@ki-kombinat/delphi-client-js-sdk
v0.1.3
Published
Session-first SDK for the Delphi voice-AI platform. Read-aloud, browser actions, text chat, and full WebRTC voice calls through one unified API. Zero runtime dependencies in the core; optional React bindings.
Downloads
223
Readme
@ki-kombinat/delphi-client-js-sdk
Headless TypeScript SDK for the Delphi voice-AI platform. Open AI-runtime sessions from the browser, send/receive realtime messages, trigger browser actions, stream TTS audio, and place full WebRTC voice calls — all through one unified API.
- One client, all flows — text chat, read-aloud, browser actions, voice calls all run through the same session abstraction.
- Session-first — every interaction is wrapped in a server-issued session for accounting, rate limiting, and conversation history.

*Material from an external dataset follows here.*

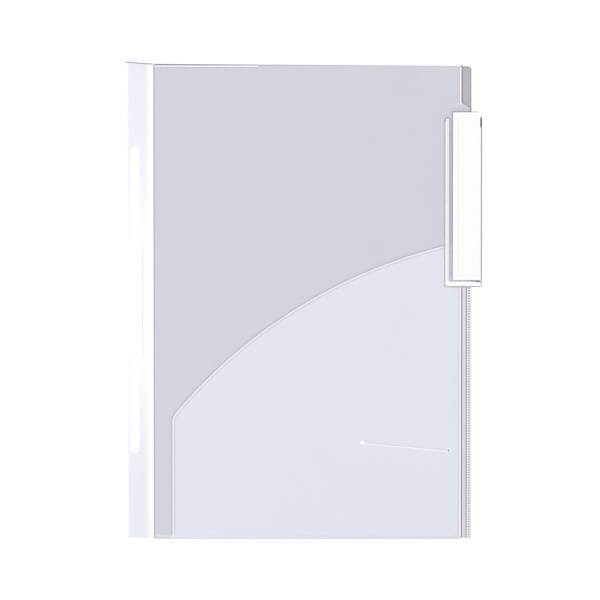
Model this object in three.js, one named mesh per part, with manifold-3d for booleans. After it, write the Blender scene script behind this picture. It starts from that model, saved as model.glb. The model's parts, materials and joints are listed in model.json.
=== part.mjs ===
// A4 medical chart folder: a white spine band, two clear covers hinged to it, a pocket folded up
// inside the back cover, a plastic paper fastener threaded through the band, and an index holder
// with its title card on the front cover's tab. It lies closed on its back cover.
// Millimetres, +Z up, +Y towards the folder's head, +X from the spine to the fore edge.

import * as THREE from 'three';
import * as BufferGeometryUtils from 'three/addons/utils/BufferGeometryUtils.js';
import Module from 'manifold-3d';

const wasm = await Module();
wasm.setup();

// Spine band
const bandLength = 310;
const bandWall = 0.8;
const spineReach = 23.2;
const noseRadius = 5;
const hingeGap = 0.3;
const lipDrop = 0.45;

// Covers: widths from the hinge line beside the band, setbacks from the back cover's fore edge
const coverSheet = 0.6;
const spineHeight = 12;
const backWidth = 201.9;
const backHeadInset = 3.4;
const backCorner = 2;
const frontSetback = 5.7;
const frontHeadInset = 1.8;
const frontCorner = 1.6;

// Index tab on the front cover's fore edge
const tabReach = 5.9;
const tabHead = 128.5;
const tabFoot = 10.5;
const tabShoulder = 2.8;

// Pocket folded up from the back cover's foot
const pocketSheet = 0.4;
const pocketGap = 0.3;
const pocketInset = 11.3;
const pocketSideHeight = 82;
const pocketCorner = 2.4;
const pocketArcRadius = 329;
const pocketForeHeight = 194.5;
const pocketWeld = 2.8;
const pocketWeldRise = 0.45;

// Slit for a small card in the pocket
const slitStartSetback = 69.3;
const slitStartHeight = 61.9;
const slitEndSetback = 13.9;
const slitEndHeight = 57.2;
const slitWidth = 0.5;
const slitStartHole = 1.3;
const slitEndHole = 0.8;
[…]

- Long-lived sessions — sessions are find-or-create per endpoint, so
repeated
readAloudcalls reuse the same WebSocket and conversation context. - Tree-shakeable — pure ESM/CJS dual build,
sideEffects: false. - Zero runtime dependencies in the core; React bindings are an optional
sub-path that depends only on
react.
npm install @ki-kombinat/delphi-client-js-sdk
# or pnpm / yarn / bunSub-paths
// Core (works in any browser, no React required)
import { DelphiClient, SessionClient } from '@ki-kombinat/delphi-client-js-sdk'
// React bindings
import {
DelphiClientProvider,
useDelphiSession,
useDelphiClientContext,
} from '@ki-kombinat/delphi-client-js-sdk/react'react (>=18) is a peerDependency and only required when you import the
/react sub-path.
Concepts
Sessions
A session is a server-issued realtime context (sessionId) that scopes
rate limiting, conversation history, and audio routing. Every action
(readAloud, sendBrowserAction, voice call, …) runs inside a session.
Sessions come in modes:
| Mode | Used for | Audio routing |
| --------------------- | ------------------------------------------------- | ---------------------------- |
| text | Pure text chat | None |
| audio_playback | TTS / read-aloud / non-call voice replies | Streamed over the channel WS |
| voice_conversation | Full WebRTC two-way voice | SIP leg via WebRTC gateway |
| listen | Interpretation listener — subscribe to a TelPhi stream | Streamed over the channel WS |
| browser_actions | Pure BOA dispatch (no AI conversation) | n/a |
The SDK keeps one session per endpointId + mode. Subsequent calls with
the same pair reuse the connection, while different modes can run side by side
for the same endpoint (for example, an interpretation speaker and listener).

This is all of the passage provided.